[What to work on]
State the number of lines, and only that number, in which the word "Blender" appears.

— Begin Recorded data —

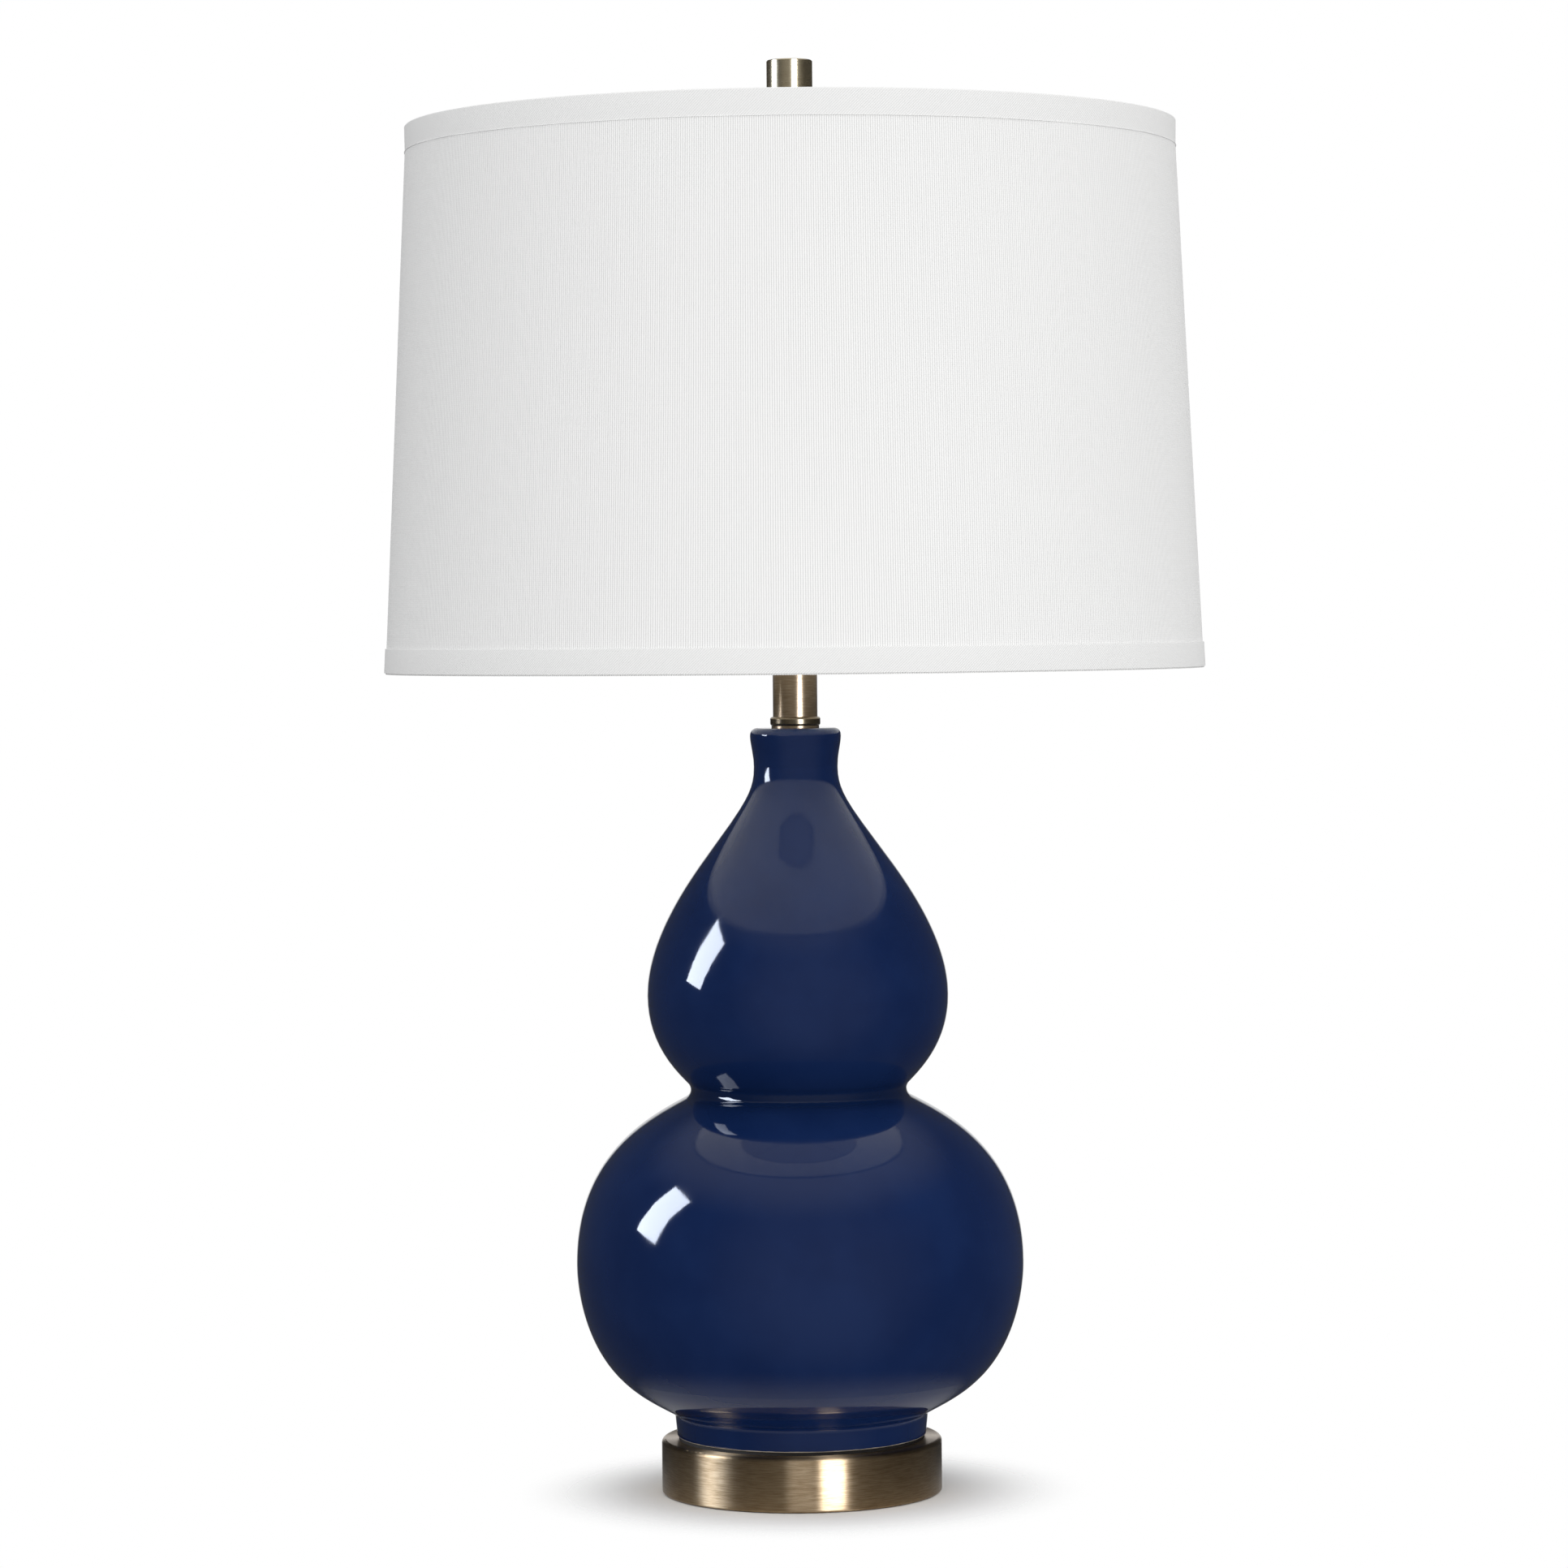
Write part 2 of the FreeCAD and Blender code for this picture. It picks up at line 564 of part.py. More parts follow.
def make_socket_cap():
    """The bell shaped cap that screws onto the rod and holds the socket shell."""
    shoulder_level = CAP_LEVEL + CAP_NECK_HEIGHT
    outer = [
        (ROD_RADIUS, CAP_LEVEL),
        (CAP_NECK_RADIUS, CAP_LEVEL),
        (CAP_NECK_RADIUS, shoulder_level),
        (CAP_RADIUS, CAP_SKIRT_LEVEL),
        (CAP_RADIUS, CAP_TOP_LEVEL),
        (CAP_RADIUS - CAP_WALL, CAP_TOP_LEVEL),
        (CAP_RADIUS - CAP_WALL, CAP_SKIRT_LEVEL + CAP_WALL / 2),
        (CAP_NECK_RADIUS - CAP_WALL / 2, shoulder_level + CAP_WALL),
        (ROD_RADIUS, shoulder_level + CAP_WALL),
    ]
    return turned(outer)


def spindle_hole(clearance):
    """The round way from the block's middle out to the front that the spindle runs in."""
    return Part.makeCylinder(
        SPINDLE_RADIUS + clearance, CAP_RADIUS + KNOB_GAP, Vector(0, 0, KNOB_LEVEL), FRONT)


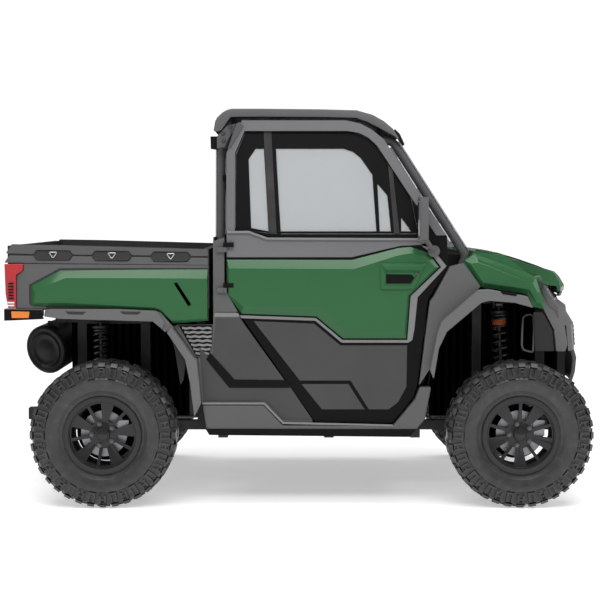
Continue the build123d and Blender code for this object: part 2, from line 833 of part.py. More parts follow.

— End Recorded data —

[Output of the exercise]
2